_STATED PROBLEM_
Could the lines from the one with "-inner), between_y, kerb_z, GRANITE, ARRIS)" through the end of the listing be restated exactly, with nothing else included?

_STORED DATA_
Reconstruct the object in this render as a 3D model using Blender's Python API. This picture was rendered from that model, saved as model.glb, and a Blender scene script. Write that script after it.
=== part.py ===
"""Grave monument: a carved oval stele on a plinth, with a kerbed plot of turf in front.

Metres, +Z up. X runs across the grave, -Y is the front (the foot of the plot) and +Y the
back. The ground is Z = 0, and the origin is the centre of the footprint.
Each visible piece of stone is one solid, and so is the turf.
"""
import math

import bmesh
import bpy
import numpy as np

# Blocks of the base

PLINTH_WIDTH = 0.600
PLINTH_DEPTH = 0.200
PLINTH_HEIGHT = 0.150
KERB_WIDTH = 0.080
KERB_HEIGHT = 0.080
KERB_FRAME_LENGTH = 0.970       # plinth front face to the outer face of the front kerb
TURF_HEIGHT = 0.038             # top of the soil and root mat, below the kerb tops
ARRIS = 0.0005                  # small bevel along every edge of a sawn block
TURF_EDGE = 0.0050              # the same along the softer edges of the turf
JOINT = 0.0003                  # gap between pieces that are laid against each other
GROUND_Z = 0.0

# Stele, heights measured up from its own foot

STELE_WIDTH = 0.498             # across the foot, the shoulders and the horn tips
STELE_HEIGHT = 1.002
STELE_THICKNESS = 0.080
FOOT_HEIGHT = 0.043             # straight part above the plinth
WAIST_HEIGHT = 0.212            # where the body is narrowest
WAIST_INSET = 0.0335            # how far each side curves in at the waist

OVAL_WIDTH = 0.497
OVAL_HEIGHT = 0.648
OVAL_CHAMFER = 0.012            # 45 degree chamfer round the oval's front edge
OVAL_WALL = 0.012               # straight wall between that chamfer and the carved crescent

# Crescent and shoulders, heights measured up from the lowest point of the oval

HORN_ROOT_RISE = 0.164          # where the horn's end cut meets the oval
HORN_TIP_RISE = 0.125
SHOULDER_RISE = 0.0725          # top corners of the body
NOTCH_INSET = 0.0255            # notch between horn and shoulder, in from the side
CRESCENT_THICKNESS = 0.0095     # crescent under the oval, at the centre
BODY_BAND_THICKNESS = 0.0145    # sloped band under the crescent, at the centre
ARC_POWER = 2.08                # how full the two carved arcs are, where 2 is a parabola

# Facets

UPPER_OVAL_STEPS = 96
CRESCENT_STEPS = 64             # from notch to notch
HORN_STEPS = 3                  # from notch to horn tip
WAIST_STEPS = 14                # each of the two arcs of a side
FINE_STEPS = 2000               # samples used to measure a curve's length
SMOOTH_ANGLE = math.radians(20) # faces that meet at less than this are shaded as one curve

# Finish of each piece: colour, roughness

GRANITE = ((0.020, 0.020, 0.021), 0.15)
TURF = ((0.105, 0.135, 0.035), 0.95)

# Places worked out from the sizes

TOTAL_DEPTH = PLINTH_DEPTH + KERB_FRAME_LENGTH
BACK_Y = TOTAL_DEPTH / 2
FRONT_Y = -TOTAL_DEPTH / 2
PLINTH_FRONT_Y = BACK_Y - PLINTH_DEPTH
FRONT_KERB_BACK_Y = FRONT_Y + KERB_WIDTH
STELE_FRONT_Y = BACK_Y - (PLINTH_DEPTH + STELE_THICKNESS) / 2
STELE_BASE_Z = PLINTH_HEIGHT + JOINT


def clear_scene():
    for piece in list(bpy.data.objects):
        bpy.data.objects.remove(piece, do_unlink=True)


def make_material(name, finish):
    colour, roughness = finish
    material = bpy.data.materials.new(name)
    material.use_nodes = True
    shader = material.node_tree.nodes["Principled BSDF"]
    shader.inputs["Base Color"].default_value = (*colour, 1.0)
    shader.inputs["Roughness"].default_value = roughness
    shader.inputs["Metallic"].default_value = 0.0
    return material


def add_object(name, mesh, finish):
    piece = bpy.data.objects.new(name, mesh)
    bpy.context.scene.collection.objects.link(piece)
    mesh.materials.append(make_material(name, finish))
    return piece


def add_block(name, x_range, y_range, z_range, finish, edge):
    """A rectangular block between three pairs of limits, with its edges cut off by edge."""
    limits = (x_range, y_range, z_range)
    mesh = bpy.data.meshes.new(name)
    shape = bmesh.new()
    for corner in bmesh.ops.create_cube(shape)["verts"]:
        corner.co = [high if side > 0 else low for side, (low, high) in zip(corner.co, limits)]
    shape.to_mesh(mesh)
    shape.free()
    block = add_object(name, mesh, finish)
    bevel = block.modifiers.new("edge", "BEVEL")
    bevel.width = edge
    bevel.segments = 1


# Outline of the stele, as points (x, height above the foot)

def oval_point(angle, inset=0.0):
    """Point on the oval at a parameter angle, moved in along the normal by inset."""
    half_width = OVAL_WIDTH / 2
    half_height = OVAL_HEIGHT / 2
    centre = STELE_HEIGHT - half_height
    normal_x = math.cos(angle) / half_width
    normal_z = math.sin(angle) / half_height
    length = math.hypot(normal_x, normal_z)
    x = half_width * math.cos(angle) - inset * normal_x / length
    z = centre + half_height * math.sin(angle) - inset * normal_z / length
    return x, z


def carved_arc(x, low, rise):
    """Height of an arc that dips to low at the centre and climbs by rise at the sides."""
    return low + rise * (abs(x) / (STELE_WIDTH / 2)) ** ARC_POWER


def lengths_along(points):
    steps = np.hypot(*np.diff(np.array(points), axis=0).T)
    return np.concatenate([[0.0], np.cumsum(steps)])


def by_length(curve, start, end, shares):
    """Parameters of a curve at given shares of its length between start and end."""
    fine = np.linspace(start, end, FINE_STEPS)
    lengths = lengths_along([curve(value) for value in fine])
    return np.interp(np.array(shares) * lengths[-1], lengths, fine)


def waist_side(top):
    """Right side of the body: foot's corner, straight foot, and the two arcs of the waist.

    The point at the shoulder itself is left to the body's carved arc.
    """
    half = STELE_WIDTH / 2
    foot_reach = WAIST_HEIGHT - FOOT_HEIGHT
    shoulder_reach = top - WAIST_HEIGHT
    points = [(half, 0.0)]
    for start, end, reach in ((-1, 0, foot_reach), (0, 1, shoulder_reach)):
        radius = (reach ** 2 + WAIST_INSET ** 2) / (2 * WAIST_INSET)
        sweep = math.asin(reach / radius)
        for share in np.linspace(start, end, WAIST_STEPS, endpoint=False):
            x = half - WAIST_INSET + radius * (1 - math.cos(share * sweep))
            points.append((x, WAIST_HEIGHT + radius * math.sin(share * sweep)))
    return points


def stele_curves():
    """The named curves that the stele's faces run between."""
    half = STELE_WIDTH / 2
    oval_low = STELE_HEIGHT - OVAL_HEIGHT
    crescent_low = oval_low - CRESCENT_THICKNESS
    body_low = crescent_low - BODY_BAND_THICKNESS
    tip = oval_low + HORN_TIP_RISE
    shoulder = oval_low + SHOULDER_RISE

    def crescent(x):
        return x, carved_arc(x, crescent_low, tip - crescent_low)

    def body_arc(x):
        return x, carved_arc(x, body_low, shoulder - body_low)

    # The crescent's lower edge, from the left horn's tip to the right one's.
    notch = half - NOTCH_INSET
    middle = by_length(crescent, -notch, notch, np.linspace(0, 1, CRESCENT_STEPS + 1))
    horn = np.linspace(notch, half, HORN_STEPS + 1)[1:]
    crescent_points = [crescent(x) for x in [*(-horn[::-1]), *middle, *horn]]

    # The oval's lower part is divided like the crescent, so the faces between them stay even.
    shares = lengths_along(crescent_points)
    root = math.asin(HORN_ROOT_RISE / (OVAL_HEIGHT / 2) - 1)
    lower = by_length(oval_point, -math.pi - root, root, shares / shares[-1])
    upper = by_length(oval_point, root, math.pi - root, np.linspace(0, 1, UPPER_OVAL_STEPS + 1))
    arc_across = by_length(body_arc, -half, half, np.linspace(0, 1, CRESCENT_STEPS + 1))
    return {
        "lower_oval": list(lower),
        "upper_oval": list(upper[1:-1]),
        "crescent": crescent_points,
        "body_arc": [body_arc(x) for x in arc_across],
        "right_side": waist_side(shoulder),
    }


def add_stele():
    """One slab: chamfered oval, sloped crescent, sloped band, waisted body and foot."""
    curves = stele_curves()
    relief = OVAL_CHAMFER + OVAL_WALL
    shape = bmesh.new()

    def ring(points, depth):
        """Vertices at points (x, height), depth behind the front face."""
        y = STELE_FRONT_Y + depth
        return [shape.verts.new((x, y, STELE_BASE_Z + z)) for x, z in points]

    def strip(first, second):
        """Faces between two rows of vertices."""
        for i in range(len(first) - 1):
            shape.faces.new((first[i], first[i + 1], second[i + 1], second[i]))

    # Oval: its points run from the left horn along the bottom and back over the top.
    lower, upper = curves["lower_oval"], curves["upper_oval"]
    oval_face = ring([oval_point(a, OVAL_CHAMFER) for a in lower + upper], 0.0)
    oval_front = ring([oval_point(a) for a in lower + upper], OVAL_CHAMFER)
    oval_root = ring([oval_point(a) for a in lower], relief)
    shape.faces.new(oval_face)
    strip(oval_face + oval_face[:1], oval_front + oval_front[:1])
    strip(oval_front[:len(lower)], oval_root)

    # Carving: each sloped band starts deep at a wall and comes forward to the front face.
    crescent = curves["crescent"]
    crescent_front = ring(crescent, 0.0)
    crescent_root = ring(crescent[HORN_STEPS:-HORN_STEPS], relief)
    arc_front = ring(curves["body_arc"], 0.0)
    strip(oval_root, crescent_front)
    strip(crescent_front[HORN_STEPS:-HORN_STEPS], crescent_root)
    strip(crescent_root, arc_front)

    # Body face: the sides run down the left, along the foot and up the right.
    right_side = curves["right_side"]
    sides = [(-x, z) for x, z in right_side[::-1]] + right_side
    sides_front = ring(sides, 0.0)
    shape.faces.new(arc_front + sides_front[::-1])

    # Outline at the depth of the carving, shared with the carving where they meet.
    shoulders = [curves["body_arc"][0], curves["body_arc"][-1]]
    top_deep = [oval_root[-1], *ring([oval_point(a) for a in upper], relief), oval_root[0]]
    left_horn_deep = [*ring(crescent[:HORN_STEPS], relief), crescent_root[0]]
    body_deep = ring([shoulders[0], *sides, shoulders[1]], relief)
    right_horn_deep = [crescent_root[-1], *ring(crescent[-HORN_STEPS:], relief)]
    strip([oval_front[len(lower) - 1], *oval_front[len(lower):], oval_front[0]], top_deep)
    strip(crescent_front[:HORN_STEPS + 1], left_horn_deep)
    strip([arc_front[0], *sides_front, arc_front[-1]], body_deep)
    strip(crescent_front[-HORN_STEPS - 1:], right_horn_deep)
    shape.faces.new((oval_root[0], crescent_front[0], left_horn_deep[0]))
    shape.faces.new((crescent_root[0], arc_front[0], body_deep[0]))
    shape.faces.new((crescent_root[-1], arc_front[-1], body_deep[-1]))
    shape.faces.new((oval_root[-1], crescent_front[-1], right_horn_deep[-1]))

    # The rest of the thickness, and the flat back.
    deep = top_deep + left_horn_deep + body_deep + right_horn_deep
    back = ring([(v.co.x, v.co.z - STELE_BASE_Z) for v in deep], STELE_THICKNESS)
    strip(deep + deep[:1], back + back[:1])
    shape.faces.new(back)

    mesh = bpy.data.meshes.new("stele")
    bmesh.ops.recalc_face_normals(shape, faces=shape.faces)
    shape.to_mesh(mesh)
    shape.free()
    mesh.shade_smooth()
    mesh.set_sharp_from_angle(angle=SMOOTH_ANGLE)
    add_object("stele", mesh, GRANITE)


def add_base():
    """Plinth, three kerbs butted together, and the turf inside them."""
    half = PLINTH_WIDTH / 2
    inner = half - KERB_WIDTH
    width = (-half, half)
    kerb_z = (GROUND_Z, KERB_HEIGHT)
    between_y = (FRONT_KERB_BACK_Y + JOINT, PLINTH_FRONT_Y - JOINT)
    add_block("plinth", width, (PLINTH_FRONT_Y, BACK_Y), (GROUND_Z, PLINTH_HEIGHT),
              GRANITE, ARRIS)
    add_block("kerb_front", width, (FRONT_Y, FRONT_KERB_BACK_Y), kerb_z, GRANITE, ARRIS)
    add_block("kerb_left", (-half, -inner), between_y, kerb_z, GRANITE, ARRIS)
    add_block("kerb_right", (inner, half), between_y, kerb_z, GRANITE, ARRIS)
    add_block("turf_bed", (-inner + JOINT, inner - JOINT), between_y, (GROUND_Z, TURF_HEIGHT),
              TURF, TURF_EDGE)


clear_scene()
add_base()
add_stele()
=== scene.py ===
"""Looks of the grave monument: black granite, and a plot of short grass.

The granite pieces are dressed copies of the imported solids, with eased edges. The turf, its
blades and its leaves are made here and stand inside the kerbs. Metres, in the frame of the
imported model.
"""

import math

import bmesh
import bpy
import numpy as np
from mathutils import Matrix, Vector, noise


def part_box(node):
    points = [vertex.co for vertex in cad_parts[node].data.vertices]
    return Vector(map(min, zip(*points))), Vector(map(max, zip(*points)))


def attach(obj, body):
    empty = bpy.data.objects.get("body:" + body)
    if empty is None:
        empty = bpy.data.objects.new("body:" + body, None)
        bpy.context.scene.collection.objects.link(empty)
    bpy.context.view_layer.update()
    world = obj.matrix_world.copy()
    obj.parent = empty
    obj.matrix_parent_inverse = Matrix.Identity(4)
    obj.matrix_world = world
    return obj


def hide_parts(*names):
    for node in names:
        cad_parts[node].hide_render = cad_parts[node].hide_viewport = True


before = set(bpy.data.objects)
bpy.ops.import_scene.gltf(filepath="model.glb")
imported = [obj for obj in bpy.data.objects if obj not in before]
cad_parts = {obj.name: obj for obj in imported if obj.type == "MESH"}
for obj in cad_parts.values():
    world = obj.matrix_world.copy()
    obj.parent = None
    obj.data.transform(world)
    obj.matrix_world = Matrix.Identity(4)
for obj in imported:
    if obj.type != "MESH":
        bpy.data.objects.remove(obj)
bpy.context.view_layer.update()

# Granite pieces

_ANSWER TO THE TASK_
    add_block("kerb_left", (-half, -inner), between_y, kerb_z, GRANITE, ARRIS)
    add_block("kerb_right", (inner, half), between_y, kerb_z, GRANITE, ARRIS)
    add_block("turf_bed", (-inner + JOINT, inner - JOINT), between_y, (GROUND_Z, TURF_HEIGHT),
              TURF, TURF_EDGE)


clear_scene()
add_base()
add_stele()
=== scene.py ===
"""Looks of the grave monument: black granite, and a plot of short grass.

The granite pieces are dressed copies of the imported solids, with eased edges. The turf, its
blades and its leaves are made here and stand inside the kerbs. Metres, in the frame of the
imported model.
"""

import math

import bmesh
import bpy
import numpy as np
from mathutils import Matrix, Vector, noise


def part_box(node):
    points = [vertex.co for vertex in cad_parts[node].data.vertices]
    return Vector(map(min, zip(*points))), Vector(map(max, zip(*points)))


def attach(obj, body):
    empty = bpy.data.objects.get("body:" + body)
    if empty is None:
        empty = bpy.data.objects.new("body:" + body, None)
        bpy.context.scene.collection.objects.link(empty)
    bpy.context.view_layer.update()
    world = obj.matrix_world.copy()
    obj.parent = empty
    obj.matrix_parent_inverse = Matrix.Identity(4)
    obj.matrix_world = world
    return obj


def hide_parts(*names):
    for node in names:
        cad_parts[node].hide_render = cad_parts[node].hide_viewport = True


before = set(bpy.data.objects)
bpy.ops.import_scene.gltf(filepath="model.glb")
imported = [obj for obj in bpy.data.objects if obj not in before]
cad_parts = {obj.name: obj for obj in imported if obj.type == "MESH"}
for obj in cad_parts.values():
    world = obj.matrix_world.copy()
    obj.parent = None
    obj.data.transform(world)
    obj.matrix_world = Matrix.Identity(4)
for obj in imported:
    if obj.type != "MESH":
        bpy.data.objects.remove(obj)
bpy.context.view_layer.update()

# Granite pieces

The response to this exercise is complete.